Cloudera Enterprise allows Experian to get maximum operational efficiency out of their Hadoop clusters. Due to a wide variation in use cases for customers, the team had to do a lot of tweaking on the platform to get the performance we need. Cloudera Enterprise provides the ability to store these store different configuration settings and version those settings.
McCullough added, “Not only has Cloudera Manager simplified our process, but it’s made it possible at all. Without a Linux background, I would not have been able to deploy Hadoop across a cluster and configure it and have anything up and running in nearly the timeframe that we had.”
Furthermore, Cloudera Manager enabled the deployment and configuration of Hadoop across a cluster in the timeframe Experian had. Cloudera Manager monitors services running on cluster and reports when servers are unhealthy, services have stopped, and/or nodes are bad. It automates distribution across the cluster, monitors CPU usage across various applications and data storage availability and provides a single portal to see into all cluster details.
The deployment allowed Experian to process orders of magnitude more information through its systems.

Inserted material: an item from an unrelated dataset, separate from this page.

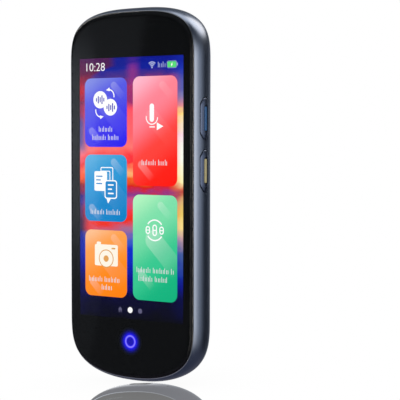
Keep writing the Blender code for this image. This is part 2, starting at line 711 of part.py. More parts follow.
def build_camera():
    flange_back = MESH_BACK
    flange_front = flange_back - CAMERA_FLANGE_THICKNESS
    window_back = THICKNESS - CAMERA_WINDOW_SINK
    seat = window_back - CAMERA_WINDOW_THICKNESS - LAYER_GAP
    inner = CAMERA_RING_RADIUS - CAMERA_RING_WALL
    flange = CAMERA_RING_RADIUS + CAMERA_FLANGE_WIDTH
    profile = (
        (CAMERA_RING_RADIUS, THICKNESS), (CAMERA_RING_RADIUS, flange_back), (flange, flange_back),
        (flange, flange_front), (inner - CAMERA_SEAT_WIDTH, flange_front),
        (inner - CAMERA_SEAT_WIDTH, seat), (inner, seat), (inner, THICKNESS - CAMERA_RING_CHAMFER),
        (inner + CAMERA_RING_CHAMFER, THICKNESS),
    )
    turned("camera_ring", "silver", profile, 0, GRILLE_HEIGHT, CAMERA_SIDES, closed=True)
    radius = inner - LAYER_GAP
    profile = ((radius, window_back - CAMERA_WINDOW_THICKNESS), (radius, window_back))
    turned("camera_window", "lens", profile, 0, GRILLE_HEIGHT, CAMERA_SIDES)

    barrel_back = flange_front - LAYER_GAP
    base_back = barrel_back - CAMERA_BARREL_HEIGHT
    square = rounded_rectangle(CAMERA_BASE_SIDE, CAMERA_BASE_SIDE, CAMERA_BASE_CORNER)
    round_points = [Vector(p).normalized() * CAMERA_BARREL_RADIUS for p in square]
    rings = [face_ring(square, 0, GRILLE_HEIGHT, depth) for depth in (CHIP_FRONT, base_back)]
    rings += [face_ring(round_points, 0, GRILLE_HEIGHT, depth) for depth in (base_back, barrel_back)]
    loft("camera_module", rings, "black_plastic")

    lens_front = barrel_back + LAYER_GAP
    profile = [(CAMERA_LENS_RADIUS, lens_front)]
    for share in LENS_SHARES:
        profile.append((CAMERA_LENS_RADIUS * math.sqrt(1 - share ** 2),
                        lens_front + CAMERA_LENS_HEIGHT * share))
    turned("camera_lens", "lens", profile, 0, GRILLE_HEIGHT, LENS_SIDES)


def shield_can(name, left, right, bottom, top):
    """A pressed lid, open towards its board."""
    middle = ((left + right) / 2, (bottom + top) / 2)
    back = CHIP_FRONT + CAN_HEIGHT
    outer = rounded_rectangle(right - left, top - bottom, CAN_CORNER)
    inner = rounded_rectangle(right - left - 2 * CAN_THICKNESS, top - bottom - 2 * CAN_THICKNESS,
                              CAN_CORNER - CAN_THICKNESS)
    rings = [
        face_ring(inner, *middle, back - CAN_THICKNESS), face_ring(inner, *middle, CHIP_FRONT),
        face_ring(outer, *middle, CHIP_FRONT), face_ring(outer, *middle, back),
    ]
    loft(name, rings, "steel")


def chip(name, left, right, bottom):
    """A chip under a shield can, set in from the can's sides and its lower edge."""
    bottom += CHIP_MARGIN
    block(name, "chip", left + CHIP_MARGIN, right - CHIP_MARGIN, bottom, bottom + CHIP_LENGTH,
          CHIP_FRONT, CHIP_FRONT + CHIP_THICKNESS, CAN_THICKNESS)


def build_boards():
    board = block("main_board", "board", BOARD_LEFT, BOARD_RIGHT, BOARD_BOTTOM, BOARD_TOP,
                  BOARD_FRONT, BOARD_BACK, BOARD_CORNER)
    lower = block("lower_board", "board", -LOWER_BOARD_HALF_WIDTH, LOWER_BOARD_HALF_WIDTH,
                  LOWER_BOARD_BOTTOM, LOWER_BOARD_TOP, BOARD_FRONT, LOWER_BOARD_BACK, BOARD_CORNER)
    sets = (
        (board, "main_board", board_screw_places(), BOARD_BACK),
        (lower, "lower_board", lower_board_screw_places(), LOWER_BOARD_BACK),
    )
    for item, name, places, back in sets:
        near, far = BOARD_FRONT - OVERRUN, back + OVERRUN
        cut(item, f"{name}_cutter", [screw_bore(x, z, near, far) for x, z in places])
        for number, (x, z) in enumerate(places, 1):
            screw(f"{name}_screw_{number}", x, z, back)

    screw_room = BOARD_SCREW_INSET + SCREW_HEAD_RADIUS + CAN_MARGIN
    bottom, top = BOARD_BOTTOM + screw_room, BOARD_TOP - screw_room
    left, right = BOARD_LEFT + CAN_MARGIN, -SPEAKER_WIDTH / 2 - CAN_SPACING
    shield_can("shield_can_left", left, right, bottom, top)
    chip("processor", left, right, bottom)
    bottom = CAMERA_TOP - CAMERA_BASE_SIDE
    left, right = CAMERA_BASE_SIDE / 2 + CAN_SPACING, BOARD_RIGHT - CAN_MARGIN
    shield_can("shield_can_right", left, right, bottom, top)
    chip("memory_chip", left, right, bottom)


def build_battery():
    block("battery", "battery", BOARD_LEFT, BOARD_RIGHT, BATTERY_BOTTOM, BATTERY_TOP,
          BOARD_FRONT, BATTERY_BACK, BATTERY_CORNER)
    block("battery_protection_board", "board", -PROTECTION_WIDTH / 2, PROTECTION_WIDTH / 2,
          PROTECTION_BOTTOM, PROTECTION_TOP, BOARD_FRONT, BOARD_FRONT + PROTECTION_THICKNESS)

    high = BOARD_FRONT + PROTECTION_THICKNESS - LAYER_GAP - FLEX_THICKNESS
    low = CHIP_FRONT + FLEX_THICKNESS / 2
    start = PROTECTION_TOP + LAYER_GAP
    path = ((start, high), (start + LAYER_GAP, high), (BOARD_BOTTOM + LEAD_LAP / 4, low),
            (BOARD_BOTTOM + LEAD_LAP, low))
    ribbon("battery_lead", "flex", LEAD_CENTRE, LEAD_WIDTH, path)

    low = LOWER_BOARD_BACK + LAYER_GAP + FLEX_THICKNESS / 2
    high = BATTERY_BACK + LAYER_GAP + FLEX_THICKNESS / 2
    end = CHIP_FRONT + FLEX_THICKNESS / 2
    path = (
        (LOWER_BOARD_TOP - BATTERY_SPACING, low), (LOWER_BOARD_TOP + BATTERY_SPACING / 4, low),
        (BATTERY_BOTTOM - BATTERY_SPACING / 4, high), (PROTECTION_TOP, high),
        (BOARD_BOTTOM + LAYER_GAP, end), (SPEAKER_BOTTOM - LOWER_FLEX_SPACING, end),
    )
    ribbon("lower_flex", "flex", 0, LOWER_FLEX_WIDTH, path)


def build_socket():
    def tube(inset, height):
        points = rounded_rectangle(SOCKET_WIDTH - 2 * inset, SOCKET_HEIGHT - 2 * inset,
                                   SOCKET_HEIGHT / 2 - inset - LAYER_GAP, FINE_CORNER_STEPS)
        return end_ring(points, 0, height, SOCKET_DEPTH)

    top = SOCKET_SINK + SOCKET_LENGTH
    rings = [tube(0, SOCKET_SINK), tube(0, top), tube(SOCKET_WALL, top),
             tube(SOCKET_WALL, SOCKET_SINK)]
    loft("usb_socket_shell", rings, "steel", closed=True)

    base = SOCKET_WALL + LAYER_GAP
    blade = rounded_rectangle(TONGUE_WIDTH, TONGUE_THICKNESS, LAYER_GAP, FINE_CORNER_STEPS)
    step = top - TONGUE_BASE_LENGTH
    rings = [tube(base, top), tube(base, step), end_ring(blade, 0, step, SOCKET_DEPTH),
             end_ring(blade, 0, SOCKET_SINK + TONGUE_SINK, SOCKET_DEPTH)]
    loft("usb_socket_tongue", rings, "black_plastic")


def build_microphones():
    left = MICROPHONE_CENTRE - MICROPHONE_WIDTH / 2
    right = MICROPHONE_CENTRE + MICROPHONE_WIDTH / 2
    front = LOWER_BOARD_BACK + LAYER_GAP
    bottom = LOWER_BOARD_BOTTOM + LAYER_GAP
    block("lower_microphone", "steel", left, right, bottom, bottom + MICROPHONE_LENGTH,
          front, front + MICROPHONE_THICKNESS, CAN_THICKNESS)
    top = upper_microphone_top()
    block("upper_microphone", "steel", left, right, top - MICROPHONE_LENGTH, top,
          BOARD_FRONT, BOARD_FRONT + MICROPHONE_THICKNESS, CAN_THICKNESS)


def build_aerial():
    back = BOARD_FRONT + CARRIER_THICKNESS
    block("aerial_carrier", "black_plastic", -CARRIER_HALF_WIDTH, CARRIER_HALF_WIDTH,
          CARRIER_BOTTOM, CARRIER_TOP, BOARD_FRONT, back, CARRIER_CORNER)
    half = CARRIER_HALF_WIDTH - AERIAL_MARGIN
    block("wifi_aerial", "flex", -half, half, CARRIER_BOTTOM + AERIAL_MARGIN,
          CARRIER_TOP - AERIAL_MARGIN, back + LAYER_GAP, back + LAYER_GAP + FLEX_THICKNESS)


def strip_shape(margin=0.0):
    return rounded_rectangle(STRIP_LENGTH + 2 * margin, STRIP_WIDTH + 2 * margin,
                             STRIP_WIDTH / 2 + margin - LAYER_GAP, FINE_CORNER_STEPS)


def build_key(place, strip_finish):
    height = KEY_HEIGHTS[place]
    axis = bpy.data.objects.new(f"{place}_key_axis", None)
    axis.location = (HALF_WIDTH, KEY_DEPTH - THICKNESS / 2, height)
    bpy.context.collection.objects.link(axis)

    face = HALF_WIDTH + KEY_PROUD
    cap_inner = face - KEY_CAP_THICKNESS
    cap = key_shape()
    crown = key_shape(-KEY_CHAMFER)
    bar_length = KEY_LENGTH + 2 * (CLEARANCE + EAR_LENGTH)
    bar = key_outline(bar_length, KEY_BAR_WIDTH, CLEARANCE, KEY_BAR_WIDTH / 2, LAYER_GAP)
    neck_width = KEY_BAR_WIDTH - 2 * CLEARANCE
    neck = key_outline(NECK_LENGTH, neck_width, CLEARANCE, neck_width / 2, LAYER_GAP)
    rings = [side_ring(points, x, height) for points, x in (
        (crown, face), (cap, face - KEY_CHAMFER), (cap, cap_inner))]
    rings += [side_ring(points, x, height, SWITCH_DEPTH) for points, x in (
        (neck, cap_inner), (neck, KEY_BAR_OUTER), (bar, KEY_BAR_OUTER), (bar, KEY_BAR_INNER))]
    key = loft(f"{place}_key_cap", rings, "dark_metal")
    floor = face + STRIP_PROUD - STRIP_THICKNESS
    groove = [side_ring(strip_shape(LAYER_GAP), x, height)
              for x in (floor - LAYER_GAP, face + OVERRUN)]
    cut(key, f"{place}_key_cutter", [groove])
    rings = [side_ring(strip_shape(), x, height) for x in (floor, face + STRIP_PROUD)]
    strip = loft(f"{place}_key_strip", rings, strip_finish)

    tail = SWITCH_FACE - PLUNGER_TAIL
    pin = circle(PLUNGER_RADIUS, PLUNGER_SIDES)
    rings = [side_ring(pin, x, height, SWITCH_DEPTH) for x in (tail, PLUNGER_TIP)]
    plunger = loft(f"{place}_switch_plunger", rings, "black_plastic")
    body = rounded_rectangle(SWITCH_LENGTH, SWITCH_WIDTH, SWITCH_CORNER)
    rings = [side_ring(body, x, height, SWITCH_DEPTH) for x in (SWITCH_BASE, SWITCH_FACE)]
    switch = loft(f"{place}_switch", rings, "steel")
    bore = [side_ring(circle(PLUNGER_RADIUS + LAYER_GAP, PLUNGER_SIDES), x, height, SWITCH_DEPTH)
            for x in (tail - KEY_TRAVEL - LAYER_GAP, SWITCH_FACE + OVERRUN)]
    cut(switch, f"{place}_switch_cutter", [bore])

    for item in (key, strip, plunger):
        item.parent = axis
        item.matrix_parent_inverse = Matrix.Translation(-axis.location)


def build_key_board():
    length = KEY_LENGTH + KEY_SPACING + SWITCH_LENGTH + 2 * KEY_BOARD_MARGIN
    points = rounded_rectangle(length, KEY_BOARD_WIDTH, SWITCH_CORNER)
    middle = (UPPER_KEY_HEIGHT + LOWER_KEY_HEIGHT) / 2
    depth = PLATE_BACK + LAYER_GAP + KEY_BOARD_WIDTH / 2
    rings = [side_ring(points, x, middle, depth)
             for x in (KEY_BOARD_FACE - KEY_BOARD_THICKNESS, KEY_BOARD_FACE)]
    loft("key_switch_board", rings, "flex")


def main():
    clear_scene()
    build_glass()
    build_display()
    build_touch_ring()
    build_frame()
    build_plate()
    build_boards()
    build_battery()
    build_socket()
    build_microphones()
    build_aerial()
    build_speaker()
    build_camera()
    build_cover()
    build_key("upper", "blue_inlay")
    build_key("lower", "yellow_inlay")
    build_key_board()


main()
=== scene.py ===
"""Dresses the handheld translator: its glass, display, painted body, side keys, camera and studio.

Metres, +Z up. The screen faces -Y and the keys face +X. A depth counts back from the front of
the cover glass, so a depth d lies at y = d - thickness / 2.
"""

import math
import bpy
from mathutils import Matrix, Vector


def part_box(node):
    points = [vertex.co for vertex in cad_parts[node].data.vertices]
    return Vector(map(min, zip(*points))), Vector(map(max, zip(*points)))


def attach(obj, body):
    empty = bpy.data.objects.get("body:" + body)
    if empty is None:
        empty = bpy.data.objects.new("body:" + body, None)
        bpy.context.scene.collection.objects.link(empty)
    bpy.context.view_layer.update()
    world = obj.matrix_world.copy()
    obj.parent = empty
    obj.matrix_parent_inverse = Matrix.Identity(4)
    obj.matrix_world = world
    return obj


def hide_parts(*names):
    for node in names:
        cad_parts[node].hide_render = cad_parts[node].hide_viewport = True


bl_info = {
    "name": "Handheld Translator",
    "version": (1, 0, 0),
    "blender": (4, 5, 0),
    "location": "3D View > Sidebar > Translator",
    "description": "Builds a handheld translator with a lit display, a painted metal body and side keys",
    "category": "Add Mesh",
}

import bmesh
import bpy
from bpy.props import FloatProperty, FloatVectorProperty, IntProperty, PointerProperty
from mathutils import Matrix, Vector

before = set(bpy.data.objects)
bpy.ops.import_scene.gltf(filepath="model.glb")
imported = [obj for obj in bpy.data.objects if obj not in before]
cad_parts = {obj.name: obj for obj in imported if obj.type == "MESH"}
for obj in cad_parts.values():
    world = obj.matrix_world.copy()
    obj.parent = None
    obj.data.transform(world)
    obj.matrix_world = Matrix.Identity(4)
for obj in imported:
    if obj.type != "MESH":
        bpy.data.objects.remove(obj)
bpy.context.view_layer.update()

MM = 0.001
BODY_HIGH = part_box("side_frame")[1]
PANEL_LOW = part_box("display_panel")[0]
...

Experian’s platform is the first data management platform of its kind that accepts data, links information together across an entire marketing ecosystem, and puts it into a usable format for an enhanced customer experience. These data processing capabilities combined with Experian’s expertise in bringing together data assets provided new insights into tomorrow’s marketing environments.
In January 2017, it was announced that Experian was integrating Cloudera Enterprise onto its cloud environment for its Credit Information Services, Decision Analytics and Business Information Services business lines, with the aim of improved credit data processing speeds for clients. Thus, Cloudera continues to transform the way Experian provides consumer and business credit data to its clients.